## Required task
Copy every line of the records below that holds the word "materials".
━━ Data to use
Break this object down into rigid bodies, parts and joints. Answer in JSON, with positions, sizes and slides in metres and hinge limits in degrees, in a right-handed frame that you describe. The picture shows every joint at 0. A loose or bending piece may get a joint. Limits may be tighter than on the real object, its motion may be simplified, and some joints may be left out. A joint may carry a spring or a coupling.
━━━━
━━ Data to use
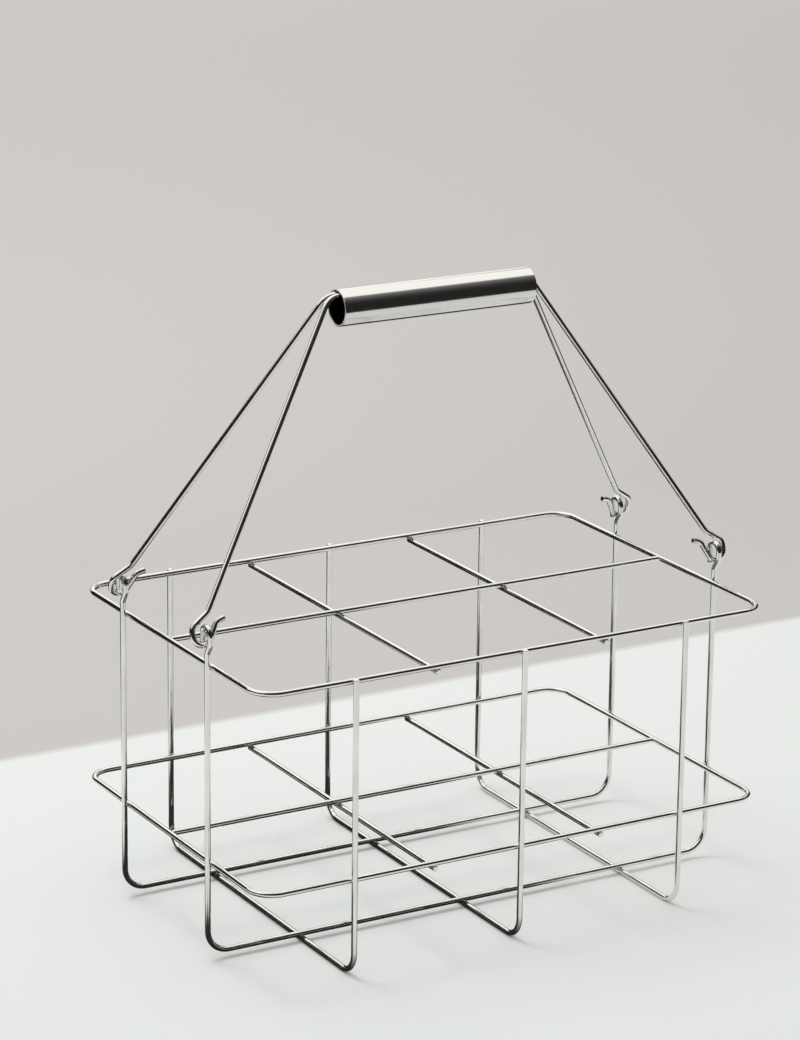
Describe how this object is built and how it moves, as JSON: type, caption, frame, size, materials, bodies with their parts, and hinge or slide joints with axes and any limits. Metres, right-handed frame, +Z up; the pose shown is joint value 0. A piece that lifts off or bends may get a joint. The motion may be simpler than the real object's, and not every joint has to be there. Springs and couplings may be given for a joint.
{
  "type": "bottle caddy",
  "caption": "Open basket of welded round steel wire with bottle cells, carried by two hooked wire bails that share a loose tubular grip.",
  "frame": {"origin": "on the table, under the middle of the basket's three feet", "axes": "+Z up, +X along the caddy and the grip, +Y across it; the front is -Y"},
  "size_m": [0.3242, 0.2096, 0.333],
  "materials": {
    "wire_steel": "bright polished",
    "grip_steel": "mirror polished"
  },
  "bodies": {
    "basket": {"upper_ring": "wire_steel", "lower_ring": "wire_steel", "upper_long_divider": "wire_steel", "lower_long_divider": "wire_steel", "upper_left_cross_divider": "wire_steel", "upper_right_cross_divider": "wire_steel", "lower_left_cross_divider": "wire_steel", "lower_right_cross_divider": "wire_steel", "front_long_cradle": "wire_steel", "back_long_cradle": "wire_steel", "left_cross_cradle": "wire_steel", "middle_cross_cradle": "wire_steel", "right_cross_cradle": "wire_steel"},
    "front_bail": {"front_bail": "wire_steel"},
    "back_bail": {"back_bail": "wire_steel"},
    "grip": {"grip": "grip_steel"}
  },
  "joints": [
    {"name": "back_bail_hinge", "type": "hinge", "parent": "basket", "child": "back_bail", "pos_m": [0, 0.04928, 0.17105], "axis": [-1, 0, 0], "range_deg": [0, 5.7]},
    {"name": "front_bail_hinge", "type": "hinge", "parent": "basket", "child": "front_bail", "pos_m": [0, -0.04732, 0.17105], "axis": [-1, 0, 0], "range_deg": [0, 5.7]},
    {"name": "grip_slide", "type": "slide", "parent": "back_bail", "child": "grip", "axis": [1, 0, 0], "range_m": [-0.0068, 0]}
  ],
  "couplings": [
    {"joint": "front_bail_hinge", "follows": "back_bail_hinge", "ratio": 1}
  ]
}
━━━━
## Correct result
Describe how this object is built and how it moves, as JSON: type, caption, frame, size, materials, bodies with their parts, and hinge or slide joints with axes and any limits. Metres, right-handed frame, +Z up; the pose shown is joint value 0. A piece that lifts off or bends may get a joint. The motion may be simpler than the real object's, and not every joint has to be there. Springs and couplings may be given for a joint.
  "materials": {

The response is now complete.